:: Dataset extract ::
* Start *

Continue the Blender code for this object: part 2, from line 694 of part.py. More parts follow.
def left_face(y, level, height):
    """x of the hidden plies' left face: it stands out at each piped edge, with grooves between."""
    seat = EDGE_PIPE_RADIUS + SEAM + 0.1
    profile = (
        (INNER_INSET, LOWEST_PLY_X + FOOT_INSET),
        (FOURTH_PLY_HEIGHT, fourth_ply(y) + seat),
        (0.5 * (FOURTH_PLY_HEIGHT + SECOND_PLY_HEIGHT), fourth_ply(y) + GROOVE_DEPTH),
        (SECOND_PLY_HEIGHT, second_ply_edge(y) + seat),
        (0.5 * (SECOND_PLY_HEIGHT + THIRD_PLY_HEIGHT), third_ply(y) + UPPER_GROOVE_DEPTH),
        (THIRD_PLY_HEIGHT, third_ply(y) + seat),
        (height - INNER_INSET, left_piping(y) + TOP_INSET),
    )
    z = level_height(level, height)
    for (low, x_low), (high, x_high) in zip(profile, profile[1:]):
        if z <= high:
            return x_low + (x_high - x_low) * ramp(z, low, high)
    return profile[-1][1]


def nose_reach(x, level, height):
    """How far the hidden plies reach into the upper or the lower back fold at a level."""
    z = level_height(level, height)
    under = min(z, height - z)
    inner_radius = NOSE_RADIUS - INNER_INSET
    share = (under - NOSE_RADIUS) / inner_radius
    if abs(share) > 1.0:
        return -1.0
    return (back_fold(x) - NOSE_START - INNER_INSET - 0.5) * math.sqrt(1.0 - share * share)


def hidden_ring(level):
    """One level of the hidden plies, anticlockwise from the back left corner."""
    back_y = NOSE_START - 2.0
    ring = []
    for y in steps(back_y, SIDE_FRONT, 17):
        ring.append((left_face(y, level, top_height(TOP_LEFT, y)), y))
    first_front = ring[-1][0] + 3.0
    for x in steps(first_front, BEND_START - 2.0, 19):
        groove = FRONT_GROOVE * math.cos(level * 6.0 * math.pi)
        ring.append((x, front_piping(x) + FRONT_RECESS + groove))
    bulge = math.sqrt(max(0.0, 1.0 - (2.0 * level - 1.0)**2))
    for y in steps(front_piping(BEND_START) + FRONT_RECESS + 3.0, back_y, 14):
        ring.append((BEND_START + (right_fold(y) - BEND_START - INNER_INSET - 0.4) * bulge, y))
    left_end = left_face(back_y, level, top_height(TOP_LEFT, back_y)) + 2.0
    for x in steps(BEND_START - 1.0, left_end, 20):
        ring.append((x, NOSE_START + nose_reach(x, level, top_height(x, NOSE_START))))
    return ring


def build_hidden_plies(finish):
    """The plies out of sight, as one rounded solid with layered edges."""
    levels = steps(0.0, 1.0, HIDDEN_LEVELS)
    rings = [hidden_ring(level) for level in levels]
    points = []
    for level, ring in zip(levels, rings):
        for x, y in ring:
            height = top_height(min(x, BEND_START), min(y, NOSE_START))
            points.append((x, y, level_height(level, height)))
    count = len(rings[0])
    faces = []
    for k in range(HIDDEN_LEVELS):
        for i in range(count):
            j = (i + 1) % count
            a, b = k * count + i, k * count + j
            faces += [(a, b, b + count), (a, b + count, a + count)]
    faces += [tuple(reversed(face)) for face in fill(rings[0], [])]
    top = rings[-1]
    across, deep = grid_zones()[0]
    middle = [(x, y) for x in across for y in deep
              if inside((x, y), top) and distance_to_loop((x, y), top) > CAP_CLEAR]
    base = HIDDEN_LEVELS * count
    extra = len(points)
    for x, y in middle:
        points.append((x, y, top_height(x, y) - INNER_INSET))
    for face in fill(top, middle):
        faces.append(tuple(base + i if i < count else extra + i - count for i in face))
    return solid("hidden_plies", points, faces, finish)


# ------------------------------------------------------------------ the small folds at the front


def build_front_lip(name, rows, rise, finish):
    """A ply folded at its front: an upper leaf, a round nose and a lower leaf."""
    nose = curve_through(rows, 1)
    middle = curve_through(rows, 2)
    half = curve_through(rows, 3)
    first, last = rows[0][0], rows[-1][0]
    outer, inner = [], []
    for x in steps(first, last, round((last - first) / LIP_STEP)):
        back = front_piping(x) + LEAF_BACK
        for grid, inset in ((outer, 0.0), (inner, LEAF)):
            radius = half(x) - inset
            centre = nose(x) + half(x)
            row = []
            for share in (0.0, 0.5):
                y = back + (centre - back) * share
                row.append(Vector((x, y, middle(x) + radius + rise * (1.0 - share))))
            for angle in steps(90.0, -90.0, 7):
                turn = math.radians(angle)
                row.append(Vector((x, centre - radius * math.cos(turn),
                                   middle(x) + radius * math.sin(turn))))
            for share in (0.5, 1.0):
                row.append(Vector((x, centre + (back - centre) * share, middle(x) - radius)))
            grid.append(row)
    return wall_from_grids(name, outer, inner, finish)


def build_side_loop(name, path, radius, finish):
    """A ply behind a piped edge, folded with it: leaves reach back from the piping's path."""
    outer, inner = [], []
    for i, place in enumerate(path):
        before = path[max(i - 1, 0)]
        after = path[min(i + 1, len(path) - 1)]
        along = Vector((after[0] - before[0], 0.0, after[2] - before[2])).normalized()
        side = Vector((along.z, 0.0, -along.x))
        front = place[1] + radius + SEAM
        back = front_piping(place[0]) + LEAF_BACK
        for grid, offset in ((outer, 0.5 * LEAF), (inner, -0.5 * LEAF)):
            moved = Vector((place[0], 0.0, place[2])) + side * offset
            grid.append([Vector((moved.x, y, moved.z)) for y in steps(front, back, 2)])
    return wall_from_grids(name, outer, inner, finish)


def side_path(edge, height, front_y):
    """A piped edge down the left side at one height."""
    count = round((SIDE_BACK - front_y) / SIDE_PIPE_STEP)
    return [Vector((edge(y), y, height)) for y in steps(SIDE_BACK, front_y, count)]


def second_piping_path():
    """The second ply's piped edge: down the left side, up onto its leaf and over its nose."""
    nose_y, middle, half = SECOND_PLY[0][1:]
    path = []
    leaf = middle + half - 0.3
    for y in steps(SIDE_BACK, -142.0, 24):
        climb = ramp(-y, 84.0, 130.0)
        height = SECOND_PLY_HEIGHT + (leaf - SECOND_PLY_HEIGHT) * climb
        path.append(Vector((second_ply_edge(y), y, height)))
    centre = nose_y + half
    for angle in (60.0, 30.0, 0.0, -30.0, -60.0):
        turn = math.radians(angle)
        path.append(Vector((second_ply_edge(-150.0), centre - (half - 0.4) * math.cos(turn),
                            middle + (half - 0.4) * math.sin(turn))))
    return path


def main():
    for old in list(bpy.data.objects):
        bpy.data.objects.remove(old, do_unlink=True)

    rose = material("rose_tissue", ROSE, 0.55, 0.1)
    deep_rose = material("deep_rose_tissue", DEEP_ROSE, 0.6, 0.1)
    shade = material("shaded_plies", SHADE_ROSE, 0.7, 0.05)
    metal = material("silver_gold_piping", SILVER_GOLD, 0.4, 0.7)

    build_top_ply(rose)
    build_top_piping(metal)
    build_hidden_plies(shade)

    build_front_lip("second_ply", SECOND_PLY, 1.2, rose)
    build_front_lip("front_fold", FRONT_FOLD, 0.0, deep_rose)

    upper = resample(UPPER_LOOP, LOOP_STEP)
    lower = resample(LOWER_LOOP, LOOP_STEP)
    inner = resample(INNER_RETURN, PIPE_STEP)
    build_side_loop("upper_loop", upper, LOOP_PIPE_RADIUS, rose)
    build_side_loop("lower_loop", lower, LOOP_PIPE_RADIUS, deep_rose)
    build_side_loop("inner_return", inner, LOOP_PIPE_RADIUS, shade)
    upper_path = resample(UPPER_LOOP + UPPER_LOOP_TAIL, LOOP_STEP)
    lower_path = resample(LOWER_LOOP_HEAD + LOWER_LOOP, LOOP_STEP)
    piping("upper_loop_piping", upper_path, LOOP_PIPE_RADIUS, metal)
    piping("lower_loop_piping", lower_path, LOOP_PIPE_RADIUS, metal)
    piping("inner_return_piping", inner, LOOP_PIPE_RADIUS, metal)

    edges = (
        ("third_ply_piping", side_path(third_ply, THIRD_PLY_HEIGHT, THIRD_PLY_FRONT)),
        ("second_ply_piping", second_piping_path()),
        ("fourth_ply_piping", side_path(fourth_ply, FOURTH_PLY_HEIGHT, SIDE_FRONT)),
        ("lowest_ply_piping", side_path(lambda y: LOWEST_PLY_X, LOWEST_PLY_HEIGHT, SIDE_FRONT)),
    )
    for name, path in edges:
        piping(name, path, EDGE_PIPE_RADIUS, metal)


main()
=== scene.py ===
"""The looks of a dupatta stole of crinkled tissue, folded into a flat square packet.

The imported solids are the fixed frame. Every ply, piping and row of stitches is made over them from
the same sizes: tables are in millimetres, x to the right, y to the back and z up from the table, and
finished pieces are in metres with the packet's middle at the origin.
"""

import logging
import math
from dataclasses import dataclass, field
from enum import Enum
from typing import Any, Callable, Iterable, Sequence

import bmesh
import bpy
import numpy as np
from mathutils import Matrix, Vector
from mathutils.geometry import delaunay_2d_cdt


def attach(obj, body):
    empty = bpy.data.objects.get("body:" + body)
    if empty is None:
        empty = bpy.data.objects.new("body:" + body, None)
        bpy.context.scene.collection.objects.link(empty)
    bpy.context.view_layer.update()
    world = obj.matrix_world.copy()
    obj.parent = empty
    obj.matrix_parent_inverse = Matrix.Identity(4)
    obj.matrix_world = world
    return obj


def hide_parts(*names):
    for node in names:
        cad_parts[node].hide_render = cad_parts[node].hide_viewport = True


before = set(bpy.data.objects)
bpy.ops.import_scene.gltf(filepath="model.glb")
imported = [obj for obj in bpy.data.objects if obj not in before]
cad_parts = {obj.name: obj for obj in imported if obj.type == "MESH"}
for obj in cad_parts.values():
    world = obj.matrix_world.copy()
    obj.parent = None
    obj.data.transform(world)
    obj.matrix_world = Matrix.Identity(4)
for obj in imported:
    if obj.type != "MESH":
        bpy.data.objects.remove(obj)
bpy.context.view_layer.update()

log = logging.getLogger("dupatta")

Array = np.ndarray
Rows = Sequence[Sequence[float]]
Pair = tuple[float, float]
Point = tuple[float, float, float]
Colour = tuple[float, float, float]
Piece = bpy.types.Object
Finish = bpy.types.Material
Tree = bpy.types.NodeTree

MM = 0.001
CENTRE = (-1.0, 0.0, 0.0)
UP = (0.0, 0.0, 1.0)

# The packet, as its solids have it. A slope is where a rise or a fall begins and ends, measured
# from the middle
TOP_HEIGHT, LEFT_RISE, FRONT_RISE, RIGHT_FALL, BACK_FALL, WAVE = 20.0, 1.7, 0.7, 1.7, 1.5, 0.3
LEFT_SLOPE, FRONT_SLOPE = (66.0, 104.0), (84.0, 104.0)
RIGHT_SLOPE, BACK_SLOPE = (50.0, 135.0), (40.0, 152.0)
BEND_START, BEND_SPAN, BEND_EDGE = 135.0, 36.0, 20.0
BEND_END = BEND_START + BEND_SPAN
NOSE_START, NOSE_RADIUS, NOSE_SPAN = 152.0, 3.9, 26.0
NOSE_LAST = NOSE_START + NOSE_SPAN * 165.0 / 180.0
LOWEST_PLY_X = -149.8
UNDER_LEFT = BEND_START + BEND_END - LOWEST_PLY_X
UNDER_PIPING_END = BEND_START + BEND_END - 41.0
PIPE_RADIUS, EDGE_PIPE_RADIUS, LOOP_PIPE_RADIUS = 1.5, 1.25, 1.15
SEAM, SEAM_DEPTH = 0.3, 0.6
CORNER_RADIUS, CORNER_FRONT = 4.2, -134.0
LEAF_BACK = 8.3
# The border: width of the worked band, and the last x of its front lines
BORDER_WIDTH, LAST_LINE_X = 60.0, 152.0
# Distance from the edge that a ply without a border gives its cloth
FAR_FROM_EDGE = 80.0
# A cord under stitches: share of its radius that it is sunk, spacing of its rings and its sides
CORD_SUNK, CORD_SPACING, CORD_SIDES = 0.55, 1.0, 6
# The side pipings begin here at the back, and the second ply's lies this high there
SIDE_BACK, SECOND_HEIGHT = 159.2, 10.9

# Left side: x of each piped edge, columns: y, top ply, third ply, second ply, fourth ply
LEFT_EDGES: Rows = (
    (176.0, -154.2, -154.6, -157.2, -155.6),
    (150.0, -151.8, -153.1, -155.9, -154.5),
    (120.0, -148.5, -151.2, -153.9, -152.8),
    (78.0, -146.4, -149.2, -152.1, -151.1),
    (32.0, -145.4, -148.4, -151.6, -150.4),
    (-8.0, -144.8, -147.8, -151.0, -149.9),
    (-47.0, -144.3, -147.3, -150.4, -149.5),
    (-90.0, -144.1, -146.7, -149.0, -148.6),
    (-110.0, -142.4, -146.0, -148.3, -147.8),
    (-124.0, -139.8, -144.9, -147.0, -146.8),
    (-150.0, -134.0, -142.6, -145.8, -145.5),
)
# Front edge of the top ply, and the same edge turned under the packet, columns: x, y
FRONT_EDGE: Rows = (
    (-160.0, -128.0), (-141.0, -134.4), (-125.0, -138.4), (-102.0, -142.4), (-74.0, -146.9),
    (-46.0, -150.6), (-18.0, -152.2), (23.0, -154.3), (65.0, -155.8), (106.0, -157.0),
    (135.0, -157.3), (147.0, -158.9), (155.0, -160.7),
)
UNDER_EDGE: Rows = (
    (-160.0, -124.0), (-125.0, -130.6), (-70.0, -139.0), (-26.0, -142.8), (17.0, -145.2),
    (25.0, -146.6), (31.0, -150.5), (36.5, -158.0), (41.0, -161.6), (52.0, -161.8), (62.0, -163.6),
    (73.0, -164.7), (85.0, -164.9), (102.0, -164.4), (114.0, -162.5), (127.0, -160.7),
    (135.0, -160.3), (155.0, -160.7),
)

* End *

:: Goal ::
Transcribe the lines beginning at the one that contains "from mathutils import Matrix, Vector" and ending at the one that contains "UP = (0.0, 0.0, 1.0)", with nothing added or left out.

:: Response ::
from mathutils import Matrix, Vector
from mathutils.geometry import delaunay_2d_cdt


def attach(obj, body):
    empty = bpy.data.objects.get("body:" + body)
    if empty is None:
        empty = bpy.data.objects.new("body:" + body, None)
        bpy.context.scene.collection.objects.link(empty)
    bpy.context.view_layer.update()
    world = obj.matrix_world.copy()
    obj.parent = empty
    obj.matrix_parent_inverse = Matrix.Identity(4)
    obj.matrix_world = world
    return obj


def hide_parts(*names):
    for node in names:
        cad_parts[node].hide_render = cad_parts[node].hide_viewport = True


before = set(bpy.data.objects)
bpy.ops.import_scene.gltf(filepath="model.glb")
imported = [obj for obj in bpy.data.objects if obj not in before]
cad_parts = {obj.name: obj for obj in imported if obj.type == "MESH"}
for obj in cad_parts.values():
    world = obj.matrix_world.copy()
    obj.parent = None
    obj.data.transform(world)
    obj.matrix_world = Matrix.Identity(4)
for obj in imported:
    if obj.type != "MESH":
        bpy.data.objects.remove(obj)
bpy.context.view_layer.update()

log = logging.getLogger("dupatta")

Array = np.ndarray
Rows = Sequence[Sequence[float]]
Pair = tuple[float, float]
Point = tuple[float, float, float]
Colour = tuple[float, float, float]
Piece = bpy.types.Object
Finish = bpy.types.Material
Tree = bpy.types.NodeTree

MM = 0.001
CENTRE = (-1.0, 0.0, 0.0)
UP = (0.0, 0.0, 1.0)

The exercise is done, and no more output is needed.